_Records provided_:
^^^^^^^^^^^^^^^^
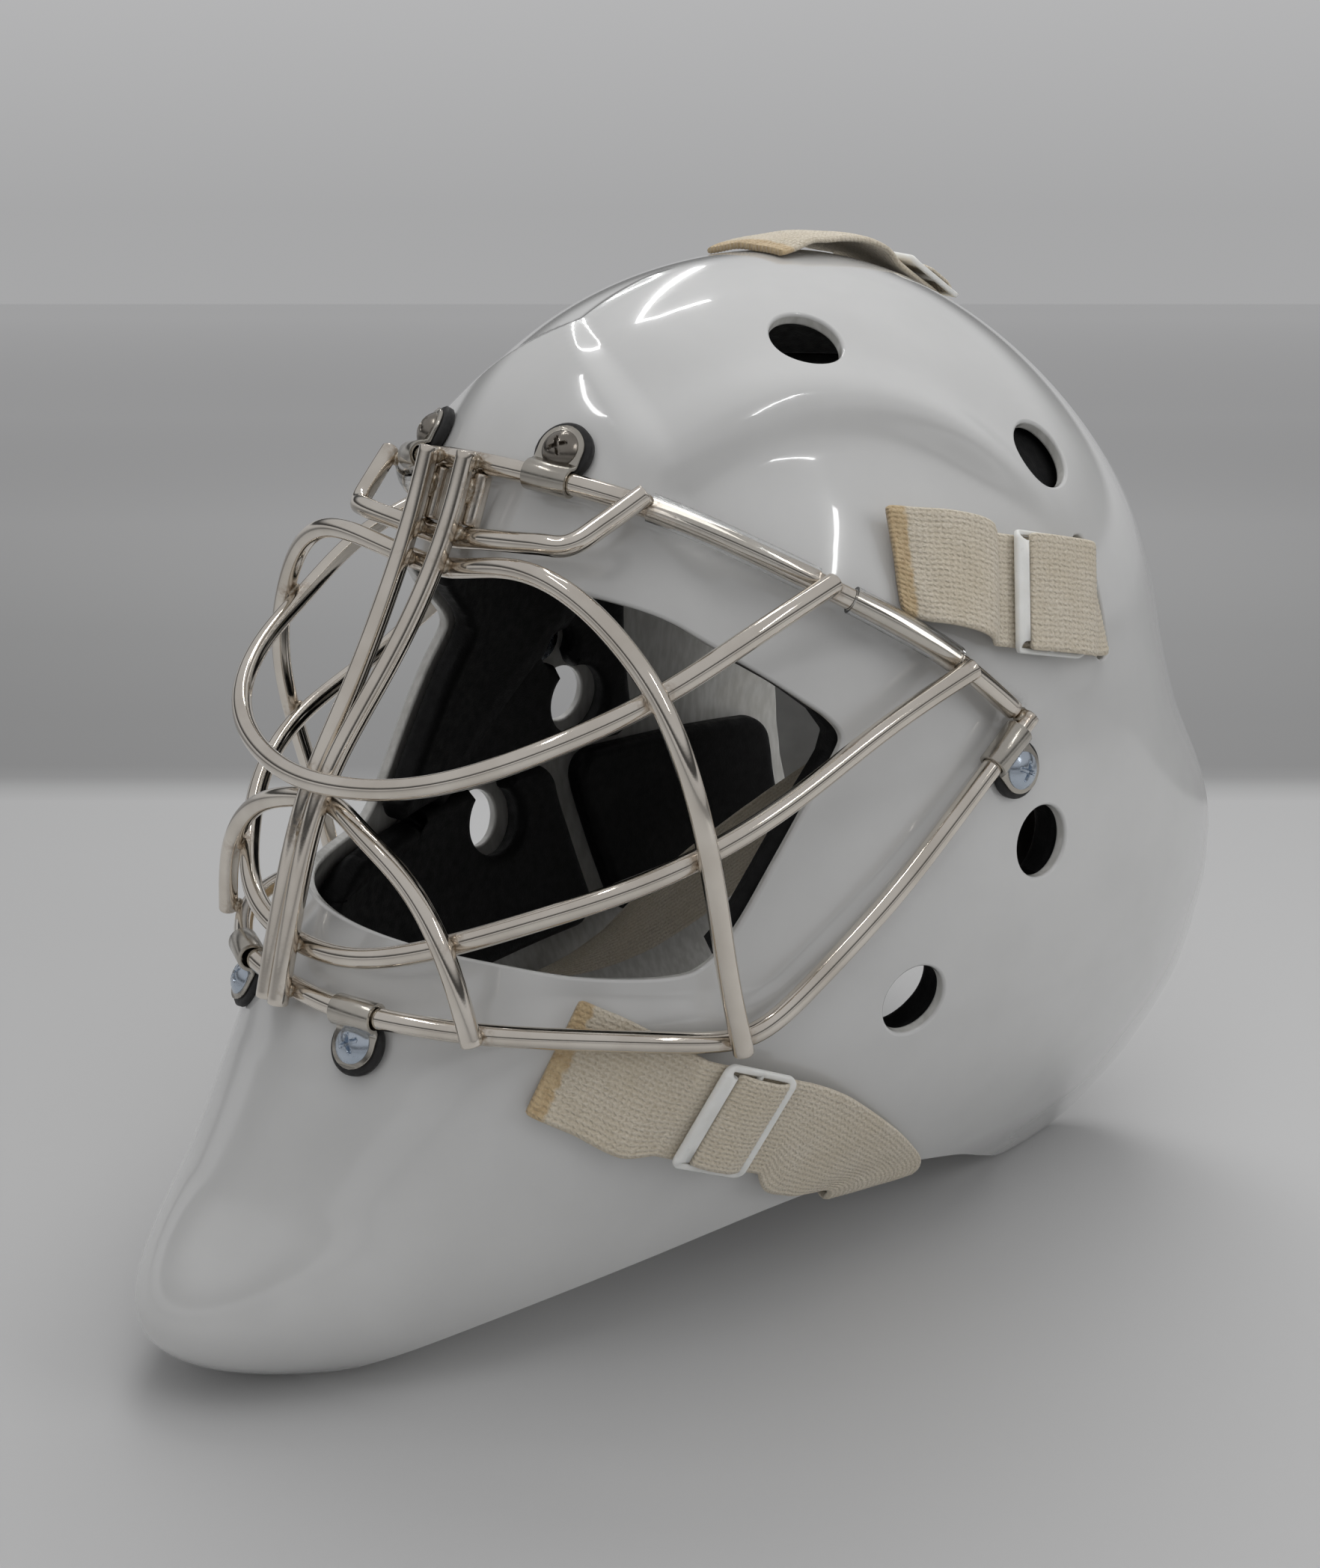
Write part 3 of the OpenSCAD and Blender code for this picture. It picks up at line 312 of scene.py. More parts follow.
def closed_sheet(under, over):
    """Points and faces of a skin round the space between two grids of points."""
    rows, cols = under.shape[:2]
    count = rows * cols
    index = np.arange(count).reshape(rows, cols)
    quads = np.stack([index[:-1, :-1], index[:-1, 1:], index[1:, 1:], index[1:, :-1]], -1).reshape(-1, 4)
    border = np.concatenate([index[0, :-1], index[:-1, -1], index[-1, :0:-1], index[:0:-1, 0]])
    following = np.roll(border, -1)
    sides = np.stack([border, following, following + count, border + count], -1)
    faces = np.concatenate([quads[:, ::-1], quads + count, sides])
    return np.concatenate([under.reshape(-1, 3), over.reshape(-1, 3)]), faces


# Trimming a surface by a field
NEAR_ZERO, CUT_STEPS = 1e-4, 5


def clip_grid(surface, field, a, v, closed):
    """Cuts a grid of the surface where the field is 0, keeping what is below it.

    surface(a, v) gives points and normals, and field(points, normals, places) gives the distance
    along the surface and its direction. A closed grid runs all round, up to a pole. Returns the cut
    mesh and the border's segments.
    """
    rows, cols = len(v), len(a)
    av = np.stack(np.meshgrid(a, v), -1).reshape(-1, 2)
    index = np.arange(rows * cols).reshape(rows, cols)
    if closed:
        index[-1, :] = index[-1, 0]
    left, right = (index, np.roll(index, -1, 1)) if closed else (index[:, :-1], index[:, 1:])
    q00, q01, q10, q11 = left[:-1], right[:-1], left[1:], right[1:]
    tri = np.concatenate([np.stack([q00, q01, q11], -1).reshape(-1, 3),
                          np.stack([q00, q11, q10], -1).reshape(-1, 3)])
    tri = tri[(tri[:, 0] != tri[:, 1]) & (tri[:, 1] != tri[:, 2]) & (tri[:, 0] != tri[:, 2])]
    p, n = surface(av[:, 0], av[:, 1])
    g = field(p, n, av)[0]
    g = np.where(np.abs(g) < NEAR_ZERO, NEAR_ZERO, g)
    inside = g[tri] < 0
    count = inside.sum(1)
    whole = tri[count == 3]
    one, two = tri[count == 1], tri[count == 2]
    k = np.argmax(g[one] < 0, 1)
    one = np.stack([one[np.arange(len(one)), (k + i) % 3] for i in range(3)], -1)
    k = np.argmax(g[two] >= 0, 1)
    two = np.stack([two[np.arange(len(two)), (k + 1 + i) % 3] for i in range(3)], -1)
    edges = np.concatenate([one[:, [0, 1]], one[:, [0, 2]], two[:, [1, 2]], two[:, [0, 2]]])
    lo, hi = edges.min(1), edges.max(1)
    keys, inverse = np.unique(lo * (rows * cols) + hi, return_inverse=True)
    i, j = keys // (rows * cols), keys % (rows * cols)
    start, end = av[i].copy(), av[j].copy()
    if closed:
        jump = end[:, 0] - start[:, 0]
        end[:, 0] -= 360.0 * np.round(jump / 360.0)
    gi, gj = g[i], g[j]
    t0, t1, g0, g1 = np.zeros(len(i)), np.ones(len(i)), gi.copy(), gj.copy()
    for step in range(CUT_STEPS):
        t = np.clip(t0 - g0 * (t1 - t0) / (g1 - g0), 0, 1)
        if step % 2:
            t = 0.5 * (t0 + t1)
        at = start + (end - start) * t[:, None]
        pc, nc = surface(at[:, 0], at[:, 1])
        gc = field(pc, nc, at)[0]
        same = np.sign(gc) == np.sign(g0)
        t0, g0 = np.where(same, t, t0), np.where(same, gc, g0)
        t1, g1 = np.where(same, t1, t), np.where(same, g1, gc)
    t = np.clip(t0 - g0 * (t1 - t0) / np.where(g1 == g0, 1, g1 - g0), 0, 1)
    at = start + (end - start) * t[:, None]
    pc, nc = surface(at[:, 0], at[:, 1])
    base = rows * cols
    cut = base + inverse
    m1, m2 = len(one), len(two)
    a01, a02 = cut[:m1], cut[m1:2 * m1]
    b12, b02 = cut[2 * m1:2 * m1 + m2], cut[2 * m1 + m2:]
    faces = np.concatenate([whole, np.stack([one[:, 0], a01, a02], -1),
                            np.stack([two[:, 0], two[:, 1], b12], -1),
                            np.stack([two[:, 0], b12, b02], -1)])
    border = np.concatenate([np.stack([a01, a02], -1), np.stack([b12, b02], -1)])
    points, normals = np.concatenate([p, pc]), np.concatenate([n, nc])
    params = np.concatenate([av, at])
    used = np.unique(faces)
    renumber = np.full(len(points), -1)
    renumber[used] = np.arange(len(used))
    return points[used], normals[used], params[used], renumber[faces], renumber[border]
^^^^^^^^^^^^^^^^
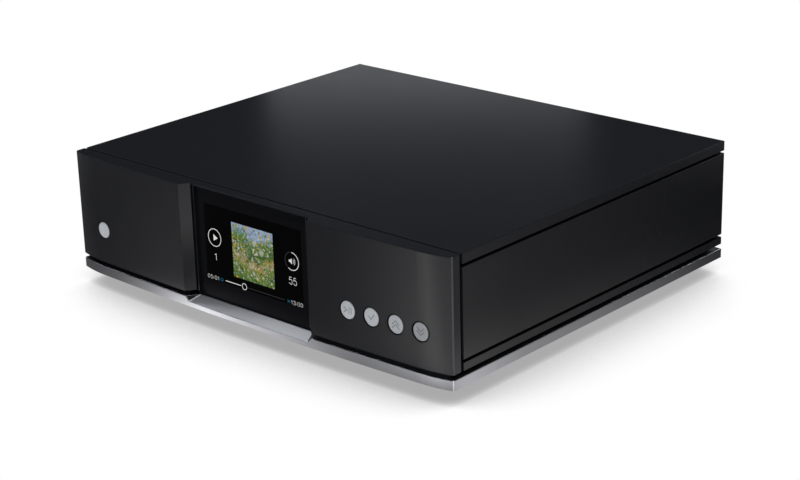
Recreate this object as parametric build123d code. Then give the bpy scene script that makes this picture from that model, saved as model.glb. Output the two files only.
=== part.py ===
^^^^^^^^^^^^^^^^
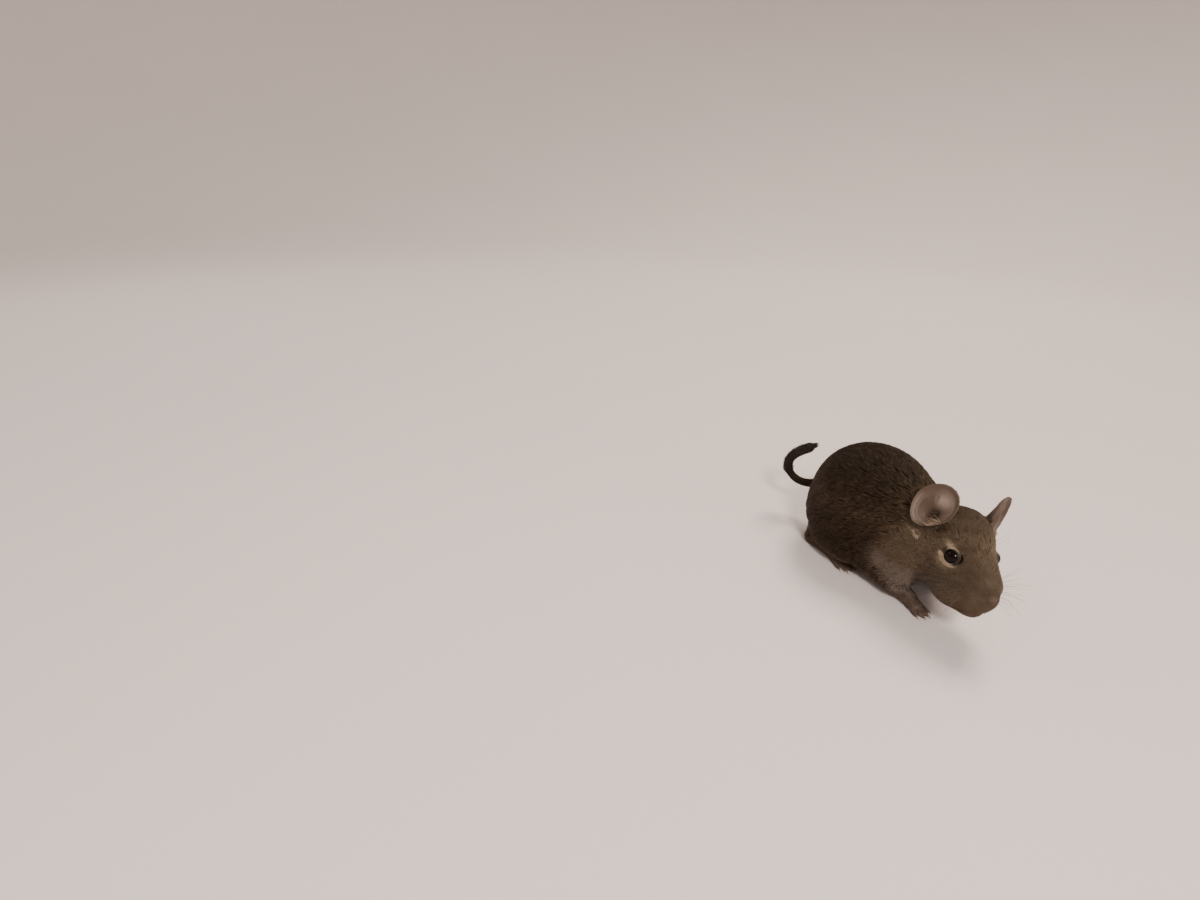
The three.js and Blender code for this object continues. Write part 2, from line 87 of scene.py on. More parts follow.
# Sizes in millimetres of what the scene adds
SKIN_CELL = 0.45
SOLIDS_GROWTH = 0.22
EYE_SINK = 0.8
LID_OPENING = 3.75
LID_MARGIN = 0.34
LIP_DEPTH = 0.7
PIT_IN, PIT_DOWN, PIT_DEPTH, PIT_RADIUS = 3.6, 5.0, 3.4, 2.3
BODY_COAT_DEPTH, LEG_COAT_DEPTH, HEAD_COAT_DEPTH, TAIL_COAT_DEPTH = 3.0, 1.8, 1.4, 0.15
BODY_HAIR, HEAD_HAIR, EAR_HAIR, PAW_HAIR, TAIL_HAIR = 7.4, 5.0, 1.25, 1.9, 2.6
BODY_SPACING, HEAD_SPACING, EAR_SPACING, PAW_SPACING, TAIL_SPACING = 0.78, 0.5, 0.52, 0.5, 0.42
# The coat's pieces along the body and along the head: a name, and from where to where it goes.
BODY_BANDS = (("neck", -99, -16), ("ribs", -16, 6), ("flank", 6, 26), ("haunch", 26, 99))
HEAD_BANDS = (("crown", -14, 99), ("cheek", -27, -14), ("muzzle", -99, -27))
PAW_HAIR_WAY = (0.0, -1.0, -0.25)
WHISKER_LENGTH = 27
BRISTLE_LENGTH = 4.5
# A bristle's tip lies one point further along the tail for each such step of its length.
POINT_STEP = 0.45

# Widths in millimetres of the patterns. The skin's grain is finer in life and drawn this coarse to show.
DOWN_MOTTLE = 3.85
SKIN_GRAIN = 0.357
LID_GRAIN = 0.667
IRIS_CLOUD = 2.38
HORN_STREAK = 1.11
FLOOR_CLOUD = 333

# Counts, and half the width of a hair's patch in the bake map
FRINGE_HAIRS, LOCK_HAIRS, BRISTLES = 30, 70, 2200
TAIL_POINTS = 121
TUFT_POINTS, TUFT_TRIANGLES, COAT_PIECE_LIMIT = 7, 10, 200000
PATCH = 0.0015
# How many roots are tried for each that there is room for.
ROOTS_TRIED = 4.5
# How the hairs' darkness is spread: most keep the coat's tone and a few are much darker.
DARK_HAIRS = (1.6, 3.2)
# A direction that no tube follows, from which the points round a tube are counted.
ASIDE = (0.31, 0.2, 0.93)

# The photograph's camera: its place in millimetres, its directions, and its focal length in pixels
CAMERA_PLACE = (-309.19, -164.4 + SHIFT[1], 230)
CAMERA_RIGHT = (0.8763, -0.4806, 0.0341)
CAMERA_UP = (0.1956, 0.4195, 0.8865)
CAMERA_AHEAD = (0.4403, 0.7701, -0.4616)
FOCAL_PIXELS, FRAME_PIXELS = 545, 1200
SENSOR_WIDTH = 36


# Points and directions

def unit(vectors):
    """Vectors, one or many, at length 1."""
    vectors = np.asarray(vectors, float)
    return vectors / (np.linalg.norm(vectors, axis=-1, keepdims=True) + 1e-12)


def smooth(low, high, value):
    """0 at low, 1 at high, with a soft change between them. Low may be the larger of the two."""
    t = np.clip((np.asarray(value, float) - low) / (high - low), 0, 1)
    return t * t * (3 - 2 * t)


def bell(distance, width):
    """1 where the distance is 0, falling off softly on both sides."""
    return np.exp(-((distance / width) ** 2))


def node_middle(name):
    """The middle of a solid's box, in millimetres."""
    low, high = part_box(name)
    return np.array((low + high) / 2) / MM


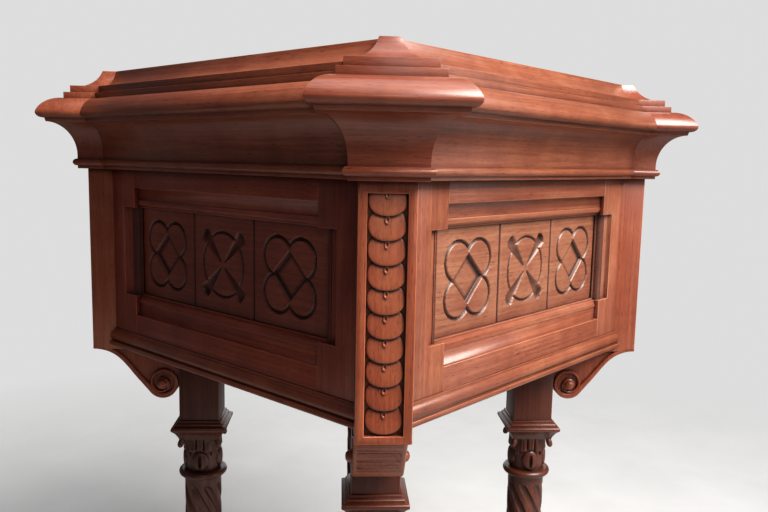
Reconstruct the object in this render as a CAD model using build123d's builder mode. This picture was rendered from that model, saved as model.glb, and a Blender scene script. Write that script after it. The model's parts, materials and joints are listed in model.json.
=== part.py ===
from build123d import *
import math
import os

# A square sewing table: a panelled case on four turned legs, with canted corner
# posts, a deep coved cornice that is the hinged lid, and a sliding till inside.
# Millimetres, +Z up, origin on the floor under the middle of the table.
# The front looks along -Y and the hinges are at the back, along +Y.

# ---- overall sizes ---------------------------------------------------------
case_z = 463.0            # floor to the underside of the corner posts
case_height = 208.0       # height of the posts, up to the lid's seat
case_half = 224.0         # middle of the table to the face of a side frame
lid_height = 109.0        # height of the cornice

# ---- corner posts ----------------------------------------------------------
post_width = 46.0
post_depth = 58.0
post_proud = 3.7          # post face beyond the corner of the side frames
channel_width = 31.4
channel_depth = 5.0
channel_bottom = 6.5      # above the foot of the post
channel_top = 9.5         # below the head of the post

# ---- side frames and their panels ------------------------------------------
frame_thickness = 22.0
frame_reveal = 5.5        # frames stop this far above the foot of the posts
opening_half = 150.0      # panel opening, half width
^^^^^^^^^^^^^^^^
_Problem_:
Going through the records above, state how many lines carry "Write", with no other text.

_Final answer_:
3